Ao contatar a Seduc e a 9ª CRE sobre a reposição da funcionária, a resposta é sempre negativa. “Atendemos a comunidade carente de Cruz Alta em turno integral há 30 anos, mas sem o reconhecimento financeiro. Recebemos verba para uma única refeição diária. Para nos manter, contamos com o apoio de parceiros e do banco de alimentos da cidade”, diz Isabel.

Uma característica importante das escolas abertas é o atendimento a alunos especiais. Na Sonho de um Menino, dos 49 alunos, 11 possuem laudos que comprovam a necessidade de atenção específica, mas a escola conta com um especialista com contrato de 10h, que não dá conta da demanda.
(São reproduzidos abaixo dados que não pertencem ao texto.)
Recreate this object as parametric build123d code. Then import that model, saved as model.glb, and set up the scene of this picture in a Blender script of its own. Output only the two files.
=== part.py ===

Um dos propósitos das escolas abertas, a ressocialização dos alunos, também está em risco com os cortes de pessoal e de verba.  “Nós tínhamos várias oficinas, os alunos sempre gostaram muito da de culinária, mas não conseguimos mais seguir, porque não temos quem atenda”. Isabel relata que a saída atual é a utilização da sala de informática, sob supervisão do secretário da escola.

“Já tentaram nos fechar. Agora querem de novo. Eu só me pergunto quanto tempo eu tenho para lutar. Porque nós somos a única escola da cidade que oferece esse atendimento especial. A comunidade e esses alunos precisam da gente. Nós não vamos desistir”, enfatiza Isabel.